I have just entered the world of au pairs having returned to work after a 5 year break. We have a very lovely French girl here until July and now I'm starting my search for another one in Aug. Whilst I do like our current au pair (she's not a witch, clean, tidy etc) I am struggling with communication (I do appreciate it's only week 3) and her lack of ability to be that smiley. I currently feel like I'm holding everyone up emotionally whether that be my 5 year old losing it over the way his cucumber was cut or my daughter (7) who is using every trick in the book to pull on the heart strings to the au pair who sometimes just sits, looks at phone and doesn't speak. So all in all thinking about going for either an English speaker or someone with very good English next time. I find au pair world over whelming and like some sort of weird dating game but have heard mixed reviews about Smart Au pairs. Any views on what the hell to do next????

holeinmyheart Mon 23-Mar-15 23:42:02

Germans are my choice. They usually have excellent English. I had one Italian, never again.
I have a wish list for Au Pairs.
They should have a Mother and Father in the home
They should have an excellent Abatur, ones or twos. ( A Levels)
No only children as they need to have had other siblings to share with.
No smokers of course.
Must be between Grammar School and University. So no older people ie past 21. They know too much and will know their rights and will cause trouble by being too independant.
I advertised in a school in the Black Forest that twinned with a local school and then each Au Pair found the other. I didn't use an agency so unfortunately I can't recommend one.
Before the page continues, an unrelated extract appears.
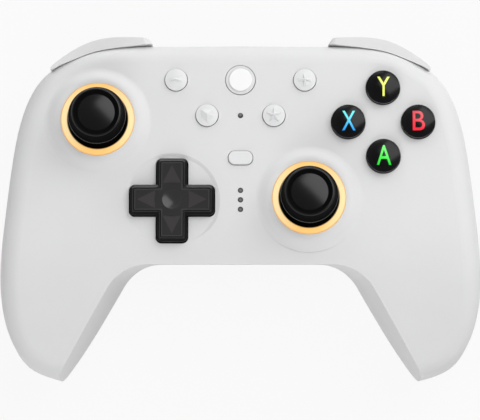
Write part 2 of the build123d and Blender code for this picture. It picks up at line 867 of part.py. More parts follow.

holeinmyheart Mon 23-Mar-15 23:50:11

Sorry, meant to say that most Secondary Schools have reciprocal arrangements with German Schools as they operate exchanges. Have you got a private school nearby or a Grammar as they will have sought out similar schools in Germany. They will be glad to give you contact details.

It is quite an experience, your first Au-Pair. It is weird having someone live with you. An 18year old is another child really.

You have to have rules from day one , as with my first, she had three weeks in bed with a cold. I had half an hour with the same cold, worked full time and looked after her, and had to go to work.
You need a healthy Au-Pair, that's for sure.

HRHQueenMe Tue 24-Mar-15 08:05:06

Au pair world is great, just narrow your choices down. If you want perfect English then Scandinavians or Dutch is your choice. They leave school at 18/19.
My list of perfect applicants:
Must have lived away from home (we cant have homesickness) ideally looking for second au pair experience.
Must have younger siblings ideally oldest in sibling group.
Has a clear idea of why they want to be an au pair and have plans for their stay ie anything from wants to see certain landmarks, visit the Cotswolds, go to concerts etc.
finally I choose someone who sounds like someone you would get on with in their application, i look for someone who writes what I would have written at that age.
20 is an ideal age, you need them to be independent and have their own ideas and be aware of their rights, how else will they instill good values and look after your children well? In my opinion the older the better. I dont understand your comment holeinmyheart, it sounds like you want someone to exploit who wont say no?
I would recommend a young adult, treated fairly and like a third adult in the family who has a say in the way she works. This has worked well for us we have had some amazing girls who run the household like superheroes.
Lay down strict rules from day one and ask for imput at weekly meetings and you will find that a few months in everyone knows exactly how we roll and things run smoothly.
Its all about recruiting the right person. Choose well, interview well, treat your au pair well and fair and you will have a great experience.

Karoleann Tue 24-Mar-15 09:14:36

We use au pair world, we tried using an agency but they were useless.

We only have older au pairs for driving insurance purposes 22-26, but I wouldn't want a mopey teenager in the house anyway. Older than about 26 they struggle to fit in with the other local au pairs.

Other must haves:

Lived independently and preferably had a job before.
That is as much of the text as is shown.